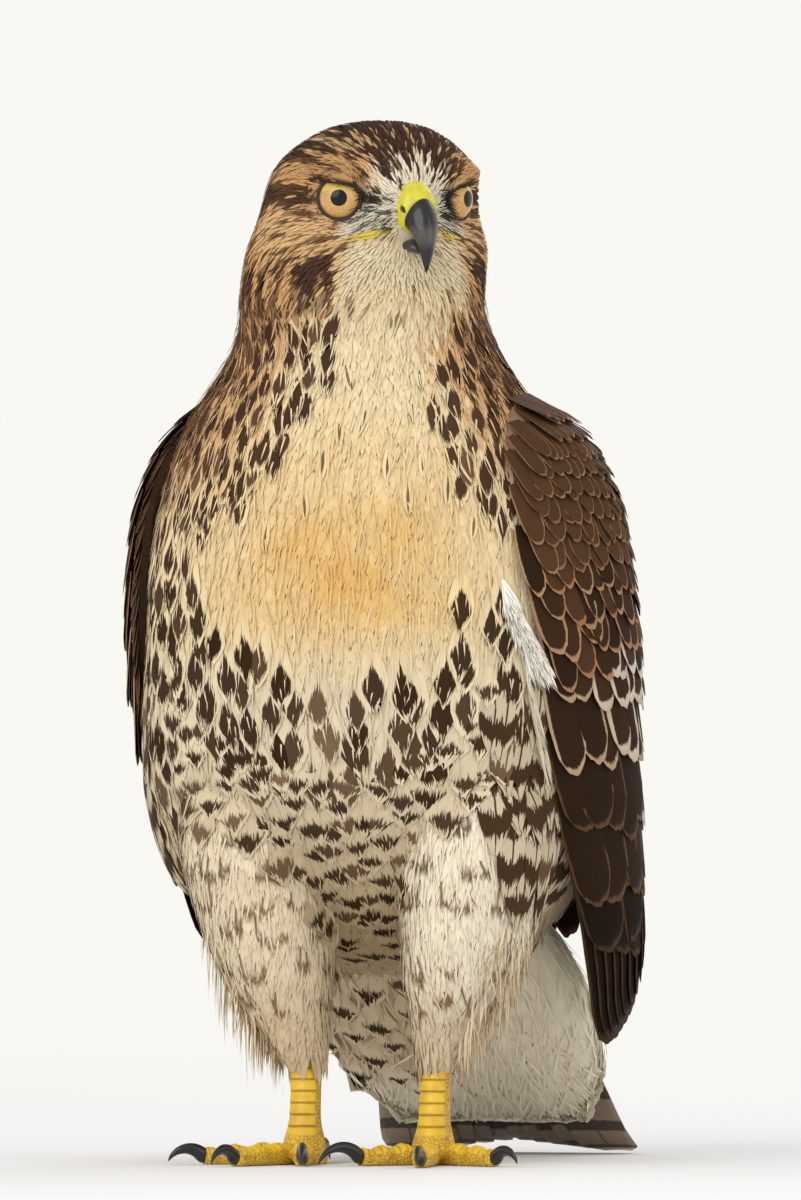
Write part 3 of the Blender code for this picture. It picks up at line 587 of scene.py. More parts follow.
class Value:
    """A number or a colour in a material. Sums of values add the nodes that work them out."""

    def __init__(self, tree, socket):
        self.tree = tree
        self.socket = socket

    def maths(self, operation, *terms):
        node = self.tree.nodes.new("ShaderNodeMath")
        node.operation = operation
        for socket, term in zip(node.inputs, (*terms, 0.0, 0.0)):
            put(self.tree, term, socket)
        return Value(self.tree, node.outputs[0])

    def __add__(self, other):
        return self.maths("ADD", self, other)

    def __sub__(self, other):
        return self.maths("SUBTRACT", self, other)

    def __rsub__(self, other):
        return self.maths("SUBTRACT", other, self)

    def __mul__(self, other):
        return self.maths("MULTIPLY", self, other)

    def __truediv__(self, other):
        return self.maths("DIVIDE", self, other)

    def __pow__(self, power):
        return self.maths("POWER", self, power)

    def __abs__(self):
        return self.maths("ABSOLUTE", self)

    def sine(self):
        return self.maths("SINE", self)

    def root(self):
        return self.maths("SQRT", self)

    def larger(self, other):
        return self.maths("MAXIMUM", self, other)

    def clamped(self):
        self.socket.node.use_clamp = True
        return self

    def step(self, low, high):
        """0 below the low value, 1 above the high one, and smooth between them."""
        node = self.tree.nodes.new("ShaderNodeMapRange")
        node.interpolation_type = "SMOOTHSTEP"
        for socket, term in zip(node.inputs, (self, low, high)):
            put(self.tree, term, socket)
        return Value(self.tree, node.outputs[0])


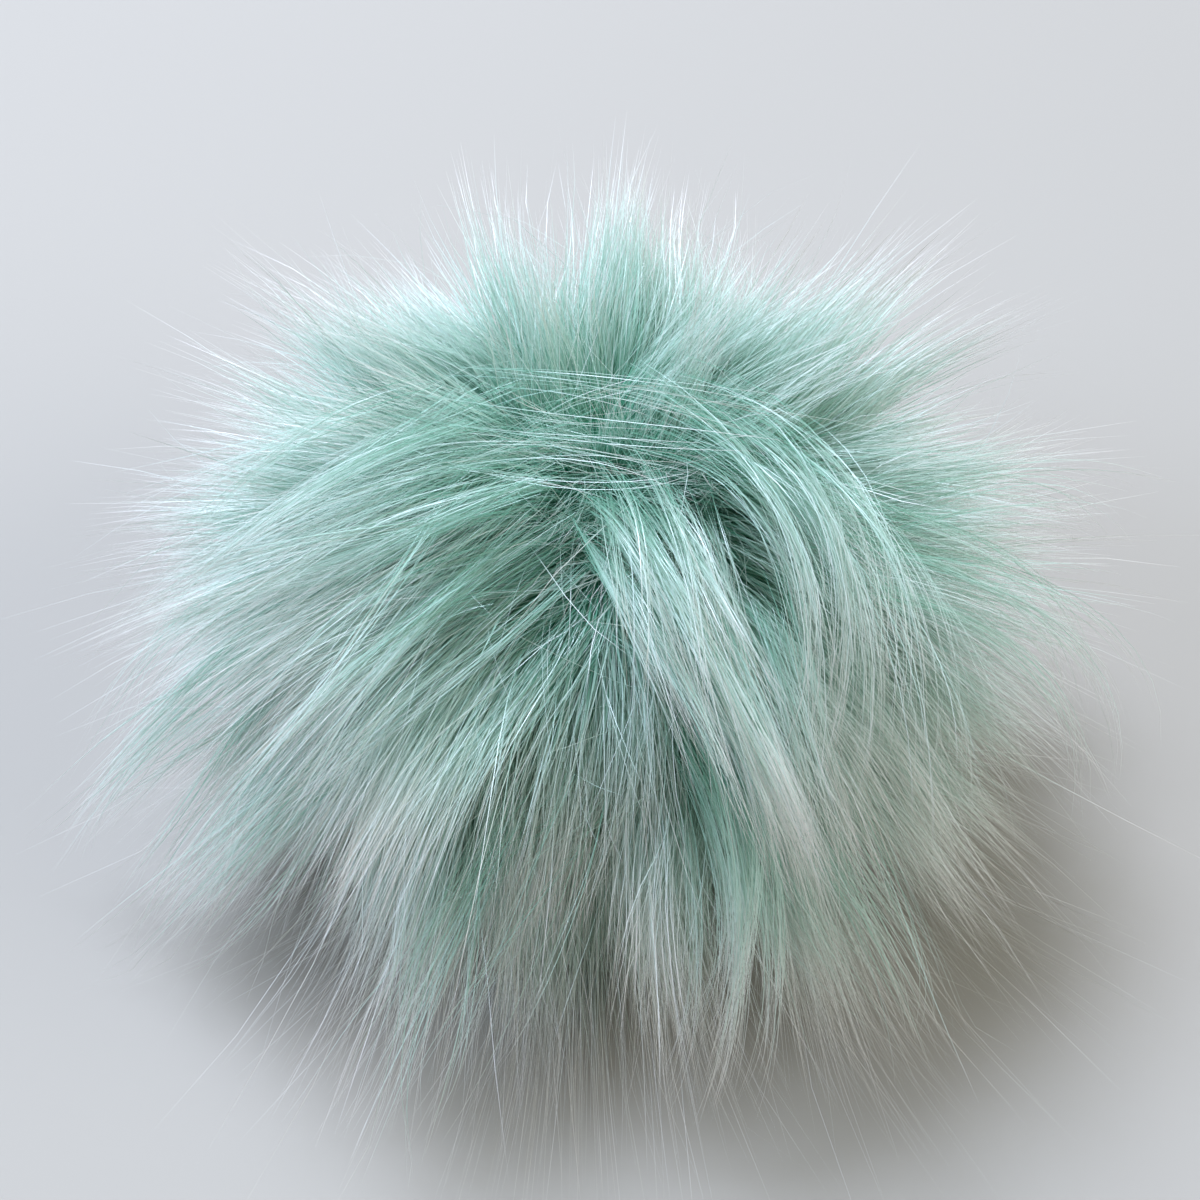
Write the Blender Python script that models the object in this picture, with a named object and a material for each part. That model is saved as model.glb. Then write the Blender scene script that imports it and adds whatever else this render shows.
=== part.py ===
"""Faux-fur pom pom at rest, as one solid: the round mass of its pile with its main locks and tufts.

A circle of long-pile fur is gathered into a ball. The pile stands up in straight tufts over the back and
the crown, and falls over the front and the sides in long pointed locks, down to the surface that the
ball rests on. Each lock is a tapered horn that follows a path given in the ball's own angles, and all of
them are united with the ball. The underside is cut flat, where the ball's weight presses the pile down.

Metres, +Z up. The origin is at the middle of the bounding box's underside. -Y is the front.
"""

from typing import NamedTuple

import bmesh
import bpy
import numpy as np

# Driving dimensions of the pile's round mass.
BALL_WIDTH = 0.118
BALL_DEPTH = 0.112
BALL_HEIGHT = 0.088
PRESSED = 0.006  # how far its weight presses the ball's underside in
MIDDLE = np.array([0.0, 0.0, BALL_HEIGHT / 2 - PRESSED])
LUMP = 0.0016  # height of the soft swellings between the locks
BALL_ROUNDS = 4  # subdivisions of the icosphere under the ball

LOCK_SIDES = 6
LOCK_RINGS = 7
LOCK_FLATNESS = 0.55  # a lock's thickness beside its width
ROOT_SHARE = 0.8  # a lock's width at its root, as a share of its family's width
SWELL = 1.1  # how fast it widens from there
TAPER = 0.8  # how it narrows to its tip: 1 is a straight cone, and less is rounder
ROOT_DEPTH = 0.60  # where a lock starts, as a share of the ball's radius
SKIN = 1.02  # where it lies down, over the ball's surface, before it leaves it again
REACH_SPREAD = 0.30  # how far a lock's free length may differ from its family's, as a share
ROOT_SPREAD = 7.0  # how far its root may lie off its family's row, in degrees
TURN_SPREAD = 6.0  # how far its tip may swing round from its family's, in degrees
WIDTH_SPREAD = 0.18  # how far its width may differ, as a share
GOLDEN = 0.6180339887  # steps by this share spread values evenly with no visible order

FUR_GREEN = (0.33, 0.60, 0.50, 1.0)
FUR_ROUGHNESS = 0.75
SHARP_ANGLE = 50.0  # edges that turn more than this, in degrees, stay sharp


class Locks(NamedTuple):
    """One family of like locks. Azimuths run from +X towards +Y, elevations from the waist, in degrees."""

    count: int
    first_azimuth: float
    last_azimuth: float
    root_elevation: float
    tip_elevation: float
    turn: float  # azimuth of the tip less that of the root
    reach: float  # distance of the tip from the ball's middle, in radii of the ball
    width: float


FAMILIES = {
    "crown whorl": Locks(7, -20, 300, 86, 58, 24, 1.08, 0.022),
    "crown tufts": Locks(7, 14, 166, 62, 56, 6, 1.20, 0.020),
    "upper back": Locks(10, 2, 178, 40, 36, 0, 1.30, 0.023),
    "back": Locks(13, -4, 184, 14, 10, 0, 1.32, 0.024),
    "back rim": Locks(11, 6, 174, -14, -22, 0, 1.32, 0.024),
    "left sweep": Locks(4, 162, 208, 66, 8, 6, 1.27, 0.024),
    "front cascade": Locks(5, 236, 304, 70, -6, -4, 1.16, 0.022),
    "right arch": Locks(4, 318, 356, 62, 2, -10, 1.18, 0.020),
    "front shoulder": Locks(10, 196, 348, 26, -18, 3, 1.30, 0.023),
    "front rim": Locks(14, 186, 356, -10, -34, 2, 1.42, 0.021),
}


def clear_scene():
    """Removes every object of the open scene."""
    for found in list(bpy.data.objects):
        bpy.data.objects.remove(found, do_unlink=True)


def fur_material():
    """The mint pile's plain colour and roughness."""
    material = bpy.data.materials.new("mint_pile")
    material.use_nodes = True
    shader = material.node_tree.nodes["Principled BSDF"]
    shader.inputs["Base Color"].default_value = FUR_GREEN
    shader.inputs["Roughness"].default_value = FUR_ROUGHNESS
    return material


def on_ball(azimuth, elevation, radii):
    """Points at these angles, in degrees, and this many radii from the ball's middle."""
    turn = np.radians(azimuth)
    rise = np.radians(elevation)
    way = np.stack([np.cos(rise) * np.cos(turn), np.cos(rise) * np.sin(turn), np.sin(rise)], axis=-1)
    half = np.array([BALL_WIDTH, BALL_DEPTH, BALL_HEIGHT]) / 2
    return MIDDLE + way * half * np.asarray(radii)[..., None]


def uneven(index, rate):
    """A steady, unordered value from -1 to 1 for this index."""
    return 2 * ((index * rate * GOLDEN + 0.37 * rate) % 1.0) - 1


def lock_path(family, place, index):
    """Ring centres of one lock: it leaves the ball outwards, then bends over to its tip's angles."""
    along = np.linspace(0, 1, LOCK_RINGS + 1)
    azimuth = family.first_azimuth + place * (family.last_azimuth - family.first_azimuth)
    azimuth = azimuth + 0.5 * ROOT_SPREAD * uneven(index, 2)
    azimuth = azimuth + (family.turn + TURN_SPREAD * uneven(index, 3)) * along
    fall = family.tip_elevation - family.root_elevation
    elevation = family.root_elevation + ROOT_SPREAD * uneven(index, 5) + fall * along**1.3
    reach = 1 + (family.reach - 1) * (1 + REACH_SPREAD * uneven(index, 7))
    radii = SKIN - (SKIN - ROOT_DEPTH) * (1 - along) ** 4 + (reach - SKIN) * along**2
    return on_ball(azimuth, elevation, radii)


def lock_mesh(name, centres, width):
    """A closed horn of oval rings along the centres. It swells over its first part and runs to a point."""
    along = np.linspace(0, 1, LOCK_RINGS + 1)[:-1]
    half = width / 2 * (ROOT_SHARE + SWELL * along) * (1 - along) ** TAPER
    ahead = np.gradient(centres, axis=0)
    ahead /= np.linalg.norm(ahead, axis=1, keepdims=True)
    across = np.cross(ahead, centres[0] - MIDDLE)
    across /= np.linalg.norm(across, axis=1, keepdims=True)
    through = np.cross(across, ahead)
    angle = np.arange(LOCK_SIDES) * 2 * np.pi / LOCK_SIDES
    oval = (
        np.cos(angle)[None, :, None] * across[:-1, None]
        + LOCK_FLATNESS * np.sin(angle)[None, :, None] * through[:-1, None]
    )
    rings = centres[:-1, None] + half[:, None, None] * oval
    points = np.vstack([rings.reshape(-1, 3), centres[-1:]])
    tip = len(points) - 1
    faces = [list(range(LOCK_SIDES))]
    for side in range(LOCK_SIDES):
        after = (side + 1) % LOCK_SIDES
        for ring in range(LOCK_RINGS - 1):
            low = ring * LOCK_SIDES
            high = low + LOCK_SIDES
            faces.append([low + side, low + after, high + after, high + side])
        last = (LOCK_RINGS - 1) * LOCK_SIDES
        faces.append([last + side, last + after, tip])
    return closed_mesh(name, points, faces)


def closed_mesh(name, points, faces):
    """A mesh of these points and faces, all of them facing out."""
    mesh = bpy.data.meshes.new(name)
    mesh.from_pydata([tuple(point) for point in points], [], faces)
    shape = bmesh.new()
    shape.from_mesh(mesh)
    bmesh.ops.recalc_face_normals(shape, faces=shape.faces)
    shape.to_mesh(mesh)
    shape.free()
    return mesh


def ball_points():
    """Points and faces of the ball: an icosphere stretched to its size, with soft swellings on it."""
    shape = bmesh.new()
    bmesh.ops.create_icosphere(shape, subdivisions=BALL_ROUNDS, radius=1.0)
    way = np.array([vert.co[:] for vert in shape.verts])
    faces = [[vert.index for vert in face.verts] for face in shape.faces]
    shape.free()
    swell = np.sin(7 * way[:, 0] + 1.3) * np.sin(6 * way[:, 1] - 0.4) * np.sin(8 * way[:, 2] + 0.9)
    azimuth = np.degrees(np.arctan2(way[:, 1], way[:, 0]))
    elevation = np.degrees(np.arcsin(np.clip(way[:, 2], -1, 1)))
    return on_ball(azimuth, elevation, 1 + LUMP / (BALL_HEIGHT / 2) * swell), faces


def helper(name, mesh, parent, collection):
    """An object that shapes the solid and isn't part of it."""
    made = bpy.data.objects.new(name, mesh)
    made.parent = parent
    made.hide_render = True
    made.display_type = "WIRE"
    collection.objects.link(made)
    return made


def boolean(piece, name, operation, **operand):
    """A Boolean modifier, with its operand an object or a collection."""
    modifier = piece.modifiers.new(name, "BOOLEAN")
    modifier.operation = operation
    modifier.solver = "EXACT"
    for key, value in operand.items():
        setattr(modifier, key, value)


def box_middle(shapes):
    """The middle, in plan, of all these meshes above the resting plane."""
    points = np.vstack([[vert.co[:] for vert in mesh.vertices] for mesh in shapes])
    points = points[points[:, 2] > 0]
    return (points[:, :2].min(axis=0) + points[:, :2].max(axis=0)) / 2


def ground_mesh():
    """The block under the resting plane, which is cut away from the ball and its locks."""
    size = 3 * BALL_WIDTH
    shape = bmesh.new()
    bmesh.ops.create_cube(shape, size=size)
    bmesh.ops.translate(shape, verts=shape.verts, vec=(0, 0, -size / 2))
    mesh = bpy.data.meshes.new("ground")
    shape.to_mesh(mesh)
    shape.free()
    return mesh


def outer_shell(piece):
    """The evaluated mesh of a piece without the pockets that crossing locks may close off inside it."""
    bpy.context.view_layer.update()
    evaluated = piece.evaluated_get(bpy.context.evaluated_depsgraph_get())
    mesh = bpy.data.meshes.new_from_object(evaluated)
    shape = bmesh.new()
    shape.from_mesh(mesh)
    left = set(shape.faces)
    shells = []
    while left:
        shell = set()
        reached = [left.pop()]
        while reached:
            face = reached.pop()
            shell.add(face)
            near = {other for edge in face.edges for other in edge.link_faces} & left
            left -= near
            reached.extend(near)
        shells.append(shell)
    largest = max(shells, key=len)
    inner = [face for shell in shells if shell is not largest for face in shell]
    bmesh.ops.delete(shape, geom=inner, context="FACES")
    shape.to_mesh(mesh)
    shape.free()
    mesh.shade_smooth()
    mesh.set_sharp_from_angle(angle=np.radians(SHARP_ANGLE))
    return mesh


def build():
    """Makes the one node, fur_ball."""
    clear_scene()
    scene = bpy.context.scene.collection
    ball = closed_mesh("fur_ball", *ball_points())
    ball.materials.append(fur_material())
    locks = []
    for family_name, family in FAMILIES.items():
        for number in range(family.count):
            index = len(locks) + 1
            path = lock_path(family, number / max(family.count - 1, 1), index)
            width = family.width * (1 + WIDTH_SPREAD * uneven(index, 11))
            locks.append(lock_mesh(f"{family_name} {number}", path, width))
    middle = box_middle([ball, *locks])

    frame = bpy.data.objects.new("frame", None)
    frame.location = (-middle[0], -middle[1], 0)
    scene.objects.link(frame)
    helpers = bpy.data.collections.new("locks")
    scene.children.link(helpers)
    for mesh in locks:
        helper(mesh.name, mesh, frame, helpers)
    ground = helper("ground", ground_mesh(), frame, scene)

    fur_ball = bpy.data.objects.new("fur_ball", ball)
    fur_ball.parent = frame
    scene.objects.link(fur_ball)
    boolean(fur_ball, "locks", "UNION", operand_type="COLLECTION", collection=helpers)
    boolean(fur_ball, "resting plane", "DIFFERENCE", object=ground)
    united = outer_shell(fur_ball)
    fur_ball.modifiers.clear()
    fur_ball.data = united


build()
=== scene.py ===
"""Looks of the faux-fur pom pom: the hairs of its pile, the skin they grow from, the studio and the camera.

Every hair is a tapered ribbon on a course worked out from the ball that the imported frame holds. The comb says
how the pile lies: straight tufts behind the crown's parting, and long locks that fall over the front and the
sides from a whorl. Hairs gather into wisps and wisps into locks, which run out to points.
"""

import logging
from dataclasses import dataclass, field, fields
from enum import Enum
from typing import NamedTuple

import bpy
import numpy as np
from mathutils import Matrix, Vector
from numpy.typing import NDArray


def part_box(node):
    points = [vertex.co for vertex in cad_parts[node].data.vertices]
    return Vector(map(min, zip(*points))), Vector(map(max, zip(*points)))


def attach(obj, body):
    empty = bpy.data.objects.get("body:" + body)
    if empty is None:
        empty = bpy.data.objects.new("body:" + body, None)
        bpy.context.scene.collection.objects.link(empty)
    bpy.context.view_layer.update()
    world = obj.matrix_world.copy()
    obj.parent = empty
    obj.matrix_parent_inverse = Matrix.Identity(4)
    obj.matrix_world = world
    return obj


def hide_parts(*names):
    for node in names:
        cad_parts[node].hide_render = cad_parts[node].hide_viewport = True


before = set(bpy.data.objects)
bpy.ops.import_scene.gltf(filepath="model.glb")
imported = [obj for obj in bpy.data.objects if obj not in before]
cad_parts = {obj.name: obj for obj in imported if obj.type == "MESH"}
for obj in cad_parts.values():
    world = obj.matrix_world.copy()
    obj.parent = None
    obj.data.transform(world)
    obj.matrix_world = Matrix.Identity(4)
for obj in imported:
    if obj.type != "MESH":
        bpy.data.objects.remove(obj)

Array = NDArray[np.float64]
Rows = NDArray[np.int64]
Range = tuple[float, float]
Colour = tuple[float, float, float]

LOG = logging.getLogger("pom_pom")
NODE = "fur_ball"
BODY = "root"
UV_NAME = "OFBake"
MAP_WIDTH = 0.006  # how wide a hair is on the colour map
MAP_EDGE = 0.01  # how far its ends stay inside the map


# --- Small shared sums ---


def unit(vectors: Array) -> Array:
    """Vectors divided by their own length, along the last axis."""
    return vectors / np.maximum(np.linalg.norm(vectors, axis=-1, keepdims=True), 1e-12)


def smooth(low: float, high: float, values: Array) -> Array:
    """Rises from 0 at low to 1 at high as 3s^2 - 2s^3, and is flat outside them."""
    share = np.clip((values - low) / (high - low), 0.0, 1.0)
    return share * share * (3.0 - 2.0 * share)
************
_DIRECTIVE_. Print exactly the run of lines that starts at the line with "Write the Blender Python" and ends at the line with "locks and tufts.". Leave out every other line.

_SOLUTION TO THIS EXERCISE_.
Write the Blender Python script that models the object in this picture, with a named object and a material for each part. That model is saved as model.glb. Then write the Blender scene script that imports it and adds whatever else this render shows.
=== part.py ===
"""Faux-fur pom pom at rest, as one solid: the round mass of its pile with its main locks and tufts.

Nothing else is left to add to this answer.